Once work is approved and routed, shape the execution approach:
- Review depth - Does this PR warrant a quick scan, a careful read, or a deep walkthrough?
- Verification strength - What test paths, coverage, and evidence are required?
- Rollback sensitivity - If this breaks, how hard is it to undo?
- Privacy, security, and trust sensitivity - Does this touch user data, credentials, payments, or regulated areas?
- Change surface and blast radius - How many files, modules, and service boundaries are affected?
- Known failure pattern similarity - Have similar changes caused problems before?
- Reversibility - Can this be reverted in minutes, hours, or never?
- AI involvement and oversight needs - What level of human oversight does the AI-generated code require?
In practice, this means PR review should not be FIFO. PRs should be prioritized by delivery value and risk - high-value, high-risk PRs reviewed first, low-risk housekeeping batched or deferred.
After release, close the feedback loop:
- Regressions and hidden post-merge cost - Did anything break? What follow-on cleanup did it create?
- Adoption and repeat usage - Did intended users find it and keep using it?
- Strategic movement - Did it advance the initiative it was meant to advance?
- Trust and satisfaction impact - Did it build confidence or erode it?
- Activation success - Did the non-dev dependencies (docs, training, support, marketing) actually happen?
- Hindsight quality of the priority choice - Knowing what we know now, was this the right thing to do next?
- Reusable learning created - What can future work learn from this delivery?
This layer feeds back into Layer 1. Delivery outcomes sharpen future assessments.
VISTA does not pretend to eliminate judgment. It exists because judgment is required.
That means:
- Thresholds vary by context - a startup and a healthcare company have different risk tolerances
- Gate conditions are team-specific - what counts as "sufficient verification" depends on the domain
- Weights shift with business context - when a customer escalation lands, customer value goes up; when a release is days away, verification readiness dominates
Interactive weighting - adjusting dimension emphasis in real time and watching rankings reorder - makes these tradeoffs visible instead of implicit.

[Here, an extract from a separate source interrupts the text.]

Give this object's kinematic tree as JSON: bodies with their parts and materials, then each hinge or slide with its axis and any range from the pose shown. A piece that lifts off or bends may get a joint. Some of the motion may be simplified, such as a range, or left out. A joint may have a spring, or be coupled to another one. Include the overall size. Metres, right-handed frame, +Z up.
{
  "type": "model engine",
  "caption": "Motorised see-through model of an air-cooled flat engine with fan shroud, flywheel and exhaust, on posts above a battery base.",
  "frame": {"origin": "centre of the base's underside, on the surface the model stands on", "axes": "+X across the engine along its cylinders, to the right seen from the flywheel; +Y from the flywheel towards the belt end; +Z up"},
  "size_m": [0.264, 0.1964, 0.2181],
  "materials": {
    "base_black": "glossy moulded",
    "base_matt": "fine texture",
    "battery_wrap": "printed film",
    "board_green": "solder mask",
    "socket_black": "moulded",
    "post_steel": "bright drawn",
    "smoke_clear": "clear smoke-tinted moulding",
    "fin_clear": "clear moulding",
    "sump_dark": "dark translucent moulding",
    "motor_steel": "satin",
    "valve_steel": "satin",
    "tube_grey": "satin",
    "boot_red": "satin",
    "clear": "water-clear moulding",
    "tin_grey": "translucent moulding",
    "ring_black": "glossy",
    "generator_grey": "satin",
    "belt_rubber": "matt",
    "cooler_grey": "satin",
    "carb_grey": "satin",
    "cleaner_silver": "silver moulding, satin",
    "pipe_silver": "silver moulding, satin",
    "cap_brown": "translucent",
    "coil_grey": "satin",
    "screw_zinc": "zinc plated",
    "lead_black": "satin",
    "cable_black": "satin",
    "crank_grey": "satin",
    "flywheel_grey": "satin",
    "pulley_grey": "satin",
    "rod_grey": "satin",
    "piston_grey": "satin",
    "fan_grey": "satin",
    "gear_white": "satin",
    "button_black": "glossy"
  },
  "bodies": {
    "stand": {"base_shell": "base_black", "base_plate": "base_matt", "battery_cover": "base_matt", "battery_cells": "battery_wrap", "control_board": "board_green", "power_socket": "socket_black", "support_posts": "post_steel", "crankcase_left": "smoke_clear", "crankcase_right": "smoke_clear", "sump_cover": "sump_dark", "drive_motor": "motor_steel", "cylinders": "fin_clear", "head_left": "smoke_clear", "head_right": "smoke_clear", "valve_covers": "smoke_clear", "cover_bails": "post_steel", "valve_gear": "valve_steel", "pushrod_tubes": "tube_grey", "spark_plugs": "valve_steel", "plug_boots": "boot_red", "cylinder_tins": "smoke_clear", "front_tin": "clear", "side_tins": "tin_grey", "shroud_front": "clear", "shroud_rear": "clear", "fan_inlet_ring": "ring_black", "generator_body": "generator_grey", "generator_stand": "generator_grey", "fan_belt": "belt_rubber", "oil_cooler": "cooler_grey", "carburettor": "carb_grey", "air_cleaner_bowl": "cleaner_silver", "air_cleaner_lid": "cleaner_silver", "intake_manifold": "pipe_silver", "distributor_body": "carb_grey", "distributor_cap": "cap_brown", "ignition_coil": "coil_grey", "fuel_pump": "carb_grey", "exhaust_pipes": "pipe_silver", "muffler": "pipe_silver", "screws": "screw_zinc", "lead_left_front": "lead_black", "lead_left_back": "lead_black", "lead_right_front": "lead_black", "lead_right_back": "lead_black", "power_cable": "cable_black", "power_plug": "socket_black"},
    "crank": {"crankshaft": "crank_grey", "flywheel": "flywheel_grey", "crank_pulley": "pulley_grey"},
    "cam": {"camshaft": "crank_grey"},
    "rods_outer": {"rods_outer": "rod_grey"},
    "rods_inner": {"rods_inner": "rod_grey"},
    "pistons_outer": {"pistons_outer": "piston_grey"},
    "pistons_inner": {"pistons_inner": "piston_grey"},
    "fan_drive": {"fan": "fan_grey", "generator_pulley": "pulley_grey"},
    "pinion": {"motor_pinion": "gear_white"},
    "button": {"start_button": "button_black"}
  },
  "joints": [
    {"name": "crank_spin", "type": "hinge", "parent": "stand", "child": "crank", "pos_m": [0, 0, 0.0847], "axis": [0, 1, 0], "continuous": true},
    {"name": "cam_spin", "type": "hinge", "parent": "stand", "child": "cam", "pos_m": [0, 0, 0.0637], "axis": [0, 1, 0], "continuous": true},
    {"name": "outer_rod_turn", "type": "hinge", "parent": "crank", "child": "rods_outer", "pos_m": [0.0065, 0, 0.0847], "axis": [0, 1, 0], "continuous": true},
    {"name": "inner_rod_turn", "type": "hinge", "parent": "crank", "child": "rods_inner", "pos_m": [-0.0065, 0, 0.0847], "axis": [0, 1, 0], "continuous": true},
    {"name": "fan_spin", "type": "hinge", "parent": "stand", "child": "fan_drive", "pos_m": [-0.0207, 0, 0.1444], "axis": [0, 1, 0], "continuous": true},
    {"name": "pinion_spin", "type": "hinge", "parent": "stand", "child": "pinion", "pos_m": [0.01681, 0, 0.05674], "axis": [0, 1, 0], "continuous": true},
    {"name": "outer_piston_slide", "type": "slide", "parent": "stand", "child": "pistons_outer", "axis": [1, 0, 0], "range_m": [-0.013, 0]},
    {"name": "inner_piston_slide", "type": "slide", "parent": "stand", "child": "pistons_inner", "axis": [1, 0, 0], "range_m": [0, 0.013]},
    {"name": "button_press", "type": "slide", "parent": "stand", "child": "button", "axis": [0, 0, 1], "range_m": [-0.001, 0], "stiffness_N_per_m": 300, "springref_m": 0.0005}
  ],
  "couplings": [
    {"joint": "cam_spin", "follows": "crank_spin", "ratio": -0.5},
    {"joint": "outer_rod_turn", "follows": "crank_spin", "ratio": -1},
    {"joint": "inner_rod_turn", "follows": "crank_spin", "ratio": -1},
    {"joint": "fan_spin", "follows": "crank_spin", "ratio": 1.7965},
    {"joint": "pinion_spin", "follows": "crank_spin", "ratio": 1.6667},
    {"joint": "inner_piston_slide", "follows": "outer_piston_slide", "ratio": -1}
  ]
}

VISTA is not a replacement for DORA (dora.dev), SPACE, or DevEx. It is a complement.
| Framework | What it measures | VISTA's relationship |
|---|---|---|
| DORA (dora.dev) | Deployment frequency, lead time, change failure rate, recovery time | DORA (dora.dev) measures flow - how fast and reliably work moves through the pipeline. VISTA adds direction - whether that flow carried the right work. |
| SPACE | Satisfaction, Performance, Activity, Communication, Efficiency | SPACE, from "The SPACE of Developer Productivity" by Nicole Forsgren, Margaret-Anne Storey, Chandra Maddila, Thomas Zimmermann, Brian Houck, and Jenna Butler, measures developer experience across multiple dimensions. VISTA shares the multi-dimensional philosophy but focuses on organizational outcomes rather than individual developer experience. |
| DevEx | Developer friction, cognitive load, flow state | DevEx measures how it feels to build. VISTA measures whether what was built mattered. |
A team can score well on DORA (dora.dev) (fast deploys, low failure rate) and poorly on VISTA (deploying the wrong things quickly). A team can have great DevEx scores (low friction, good flow) while building features nobody uses. VISTA adds the outcome layer that these frameworks intentionally leave out.

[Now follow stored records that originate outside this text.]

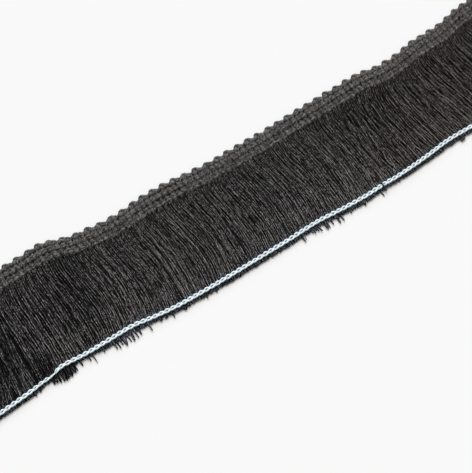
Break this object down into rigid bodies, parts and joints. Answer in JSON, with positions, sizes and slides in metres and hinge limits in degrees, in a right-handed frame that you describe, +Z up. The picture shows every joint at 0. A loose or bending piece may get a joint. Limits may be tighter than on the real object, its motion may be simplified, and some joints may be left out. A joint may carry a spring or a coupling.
{
  "type": "tassel fringe trim",
  "caption": "Cut length of knitted brush fringe trim with a picot-edged heading, loose twisted threads and a pale holding chain near the cut ends, lying flat.",
  "frame": {"origin": "on the surface that the trim lies on, under the middle of its bounding box", "axes": "+X along the trim, +Y across it from the cut ends towards the picot edge, +Z up out of the surface that it lies on"},
  "size_m": [0.2809, 0.0568, 0.0019],
  "materials": {
    "heading_yarn": "matt charcoal black knitted yarn",
    "fringe_thread": "black twisted thread with a soft glint",
    "chain_yarn": "pale blue-white soft yarn"
  },
  "bodies": {
    "root": {"heading": "heading_yarn", "fringe": "fringe_thread", "holding_chain": "chain_yarn"}
  },
  "joints": []
}
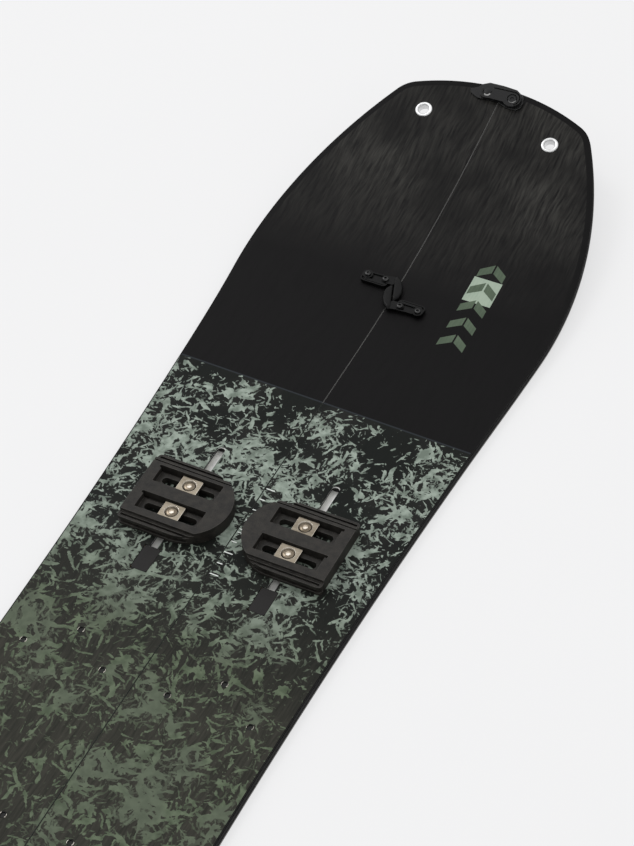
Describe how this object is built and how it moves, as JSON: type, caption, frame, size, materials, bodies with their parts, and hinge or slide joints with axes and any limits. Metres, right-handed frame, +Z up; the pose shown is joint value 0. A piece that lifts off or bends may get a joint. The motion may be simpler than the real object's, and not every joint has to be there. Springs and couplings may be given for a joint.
{
  "type": "splitboard",
  "caption": "Snowboard cut lengthwise into a left and a right ski, joined by board hooks and turning tip clips, with sliding plastic binding pucks screwed into channels in the deck.",
  "frame": {"origin": "middle of the board's length and width, on the plane of the base", "axes": "+Y to the nose, +X to the right half (as seen from above with the nose ahead), +Z up out of the topsheet"},
  "size_m": [0.3022, 1.5295, 0.0664],
  "materials": {
    "topsheet": "satin printed sheet, black nose, green splatter over grey behind it",
    "core": "plain",
    "base": "waxed polyethylene",
    "sidewall": "satin",
    "steel": "ground",
    "aluminium": "satin",
    "nickel": "satin nickel",
    "chrome": "bright",
    "puck": "moulded, fine grain",
    "plug": "moulded",
    "hook": "black, satin",
    "clip": "moulded, satin",
    "clip_base": "moulded, satin"
  },
  "bodies": {
    "left_ski": {"left_ski_topsheet": "topsheet", "left_ski_core": "core", "left_ski_base": "base", "left_ski_sidewall": "sidewall", "left_ski_steel_edge": "steel", "left_nose_grommet": "aluminium", "left_tail_grommet": "aluminium", "nose_clip_left_base": "clip_base", "tail_clip_left_base": "clip_base", "nose_clip_stud": "steel", "tail_clip_pivot": "steel", "front_hook_left": "hook", "rear_hook_left": "hook", "front_left_channel_rail": "aluminium", "front_left_channel_plug": "plug", "rear_left_channel_rail": "aluminium", "rear_left_channel_plug": "plug"},
    "right_ski": {"right_ski_topsheet": "topsheet", "right_ski_core": "core", "right_ski_base": "base", "right_ski_sidewall": "sidewall", "right_ski_steel_edge": "steel", "right_nose_grommet": "aluminium", "right_tail_grommet": "aluminium", "nose_clip_right_base": "clip_base", "tail_clip_right_base": "clip_base", "nose_clip_pivot": "steel", "tail_clip_stud": "steel", "front_hook_right": "hook", "rear_hook_right": "hook", "front_right_channel_rail": "aluminium", "front_right_channel_plug": "plug", "rear_right_channel_rail": "aluminium", "rear_right_channel_plug": "plug"},
    "nose_latch": {"nose_clip_latch": "clip"},
    "tail_latch": {"tail_clip_latch": "clip"},
    "front_left_carriage": {"front_left_slider_nut": "steel", "front_left_nose_washer": "nickel", "front_left_nose_screw": "chrome", "front_left_tail_washer": "nickel", "front_left_tail_screw": "chrome"},
    "front_left_puck": {"front_left_puck": "puck"},
    "front_right_carriage": {"front_right_slider_nut": "steel", "front_right_nose_washer": "nickel", "front_right_nose_screw": "chrome", "front_right_tail_washer": "nickel", "front_right_tail_screw": "chrome"},
    "front_right_puck": {"front_right_puck": "puck"},
    "rear_left_carriage": {"rear_left_slider_nut": "steel", "rear_left_nose_washer": "nickel", "rear_left_nose_screw": "chrome", "rear_left_tail_washer": "nickel", "rear_left_tail_screw": "chrome"},
    "rear_left_puck": {"rear_left_puck": "puck"},
    "rear_right_carriage": {"rear_right_slider_nut": "steel", "rear_right_nose_washer": "nickel", "rear_right_nose_screw": "chrome", "rear_right_tail_washer": "nickel", "rear_right_tail_screw": "chrome"},
    "rear_right_puck": {"rear_right_puck": "puck"}
  },
  "joints": [
    {"name": "split_slide", "type": "slide", "parent": "left_ski", "child": "right_ski", "axis": [0.342, -0.9397, 0], "range_m": [0, 0.3]},
    {"name": "nose_latch_turn", "type": "hinge", "parent": "right_ski", "child": "nose_latch", "pos_m": [0.0125, 0.75117, 0.06046], "axis": [0, -0.305, 0.9524], "range_deg": [0, 100]},
    {"name": "tail_latch_turn", "type": "hinge", "parent": "left_ski", "child": "tail_latch", "pos_m": [-0.0125, -0.7515, 0.05275], "axis": [0, 0.2589, 0.9659], "range_deg": [0, 100]},
    {"name": "front_left_channel_slide", "type": "slide", "parent": "left_ski", "child": "front_left_carriage", "axis": [0, 1, 0], "range_m": [-0.02, 0.04]},
    {"name": "front_left_puck_slide", "type": "slide", "parent": "front_left_carriage", "child": "front_left_puck", "axis": [1, 0, 0], "range_m": [-0.018, 0.007]},
    {"name": "front_right_channel_slide", "type": "slide", "parent": "right_ski", "child": "front_right_carriage", "axis": [0, 1, 0], "range_m": [-0.02, 0.04]},
    {"name": "front_right_puck_slide", "type": "slide", "parent": "front_right_carriage", "child": "front_right_puck", "axis": [1, 0, 0], "range_m": [-0.007, 0.018]},
    {"name": "rear_left_channel_slide", "type": "slide", "parent": "left_ski", "child": "rear_left_carriage", "axis": [0, 1, 0], "range_m": [-0.04, 0.02]},
    {"name": "rear_left_puck_slide", "type": "slide", "parent": "rear_left_carriage", "child": "rear_left_puck", "axis": [1, 0, 0], "range_m": [-0.018, 0.007]},
    {"name": "rear_right_channel_slide", "type": "slide", "parent": "right_ski", "child": "rear_right_carriage", "axis": [0, 1, 0], "range_m": [-0.04, 0.02]},
    {"name": "rear_right_puck_slide", "type": "slide", "parent": "rear_right_carriage", "child": "rear_right_puck", "axis": [1, 0, 0], "range_m": [-0.007, 0.018]}
  ]
}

VISTA itself can be misused. Watch for these failure modes:
- Analysis paralysis - Spending more time scoring work than doing work. VISTA should make decisions faster, not slower. If scoring takes longer than a brief conversation, the process is too heavy.

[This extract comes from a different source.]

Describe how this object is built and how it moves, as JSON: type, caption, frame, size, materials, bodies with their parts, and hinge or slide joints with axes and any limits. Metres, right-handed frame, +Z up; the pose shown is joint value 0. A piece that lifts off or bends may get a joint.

- Score gaming - Teams inflating strategic relevance or cost-of-delay scores to get their preferred work approved. Counter this with hindsight reviews: do the predictions hold up after delivery?
- Bureaucratic overhead - Requiring full VISTA scoring for every small change. Routine, low-risk work should move through lightweight paths. Reserve deep assessment for work with real strategic stakes or downside risk.
- Weaponizing metrics - Using VISTA scores as individual performance measures. VISTA measures system outcomes, not individual productivity. Using it to rank engineers will destroy trust and produce gaming.
- Premature precision - Treating 1-5 scores as calibrated measurements. They are structured judgment aids, not exact quantities. A score of 4 vs 3 is a conversation prompt, not a verdict.
Activation burden: The non-development work required to realize value from a shipped change. This includes documentation, sales enablement, support team training, customer migration, marketing communication, and operational readiness. A feature that ships with zero activation burden (deploy and done) is rare. Most require cross-functional follow-through that is invisible to engineering metrics but essential to outcomes. When activation burden is high and unplanned, value never materializes - the code works, but nobody knows it exists or how to use it.
Blast radius: The scope of impact if a change fails - how many users, services, or systems are affected. A narrow blast radius (one UI component, one user segment) means failure is contained. A wide blast radius (cross-service data migration, public API change) means failure cascades.
Change surface: The files, modules, and service boundaries a change touches. Related to blast radius but focused on the code side: how widely does this change reach into the codebase? Wide change surfaces increase review burden and hidden interaction risk.
Cost of delay: The strategic harm caused by not doing this work now. Not all delay is equally costly - some work can wait months with no consequence, while other work loses market position, customer trust, or competitive advantage with every week of delay.
The goal is not perfect certainty. The goal is better judgment under constraint.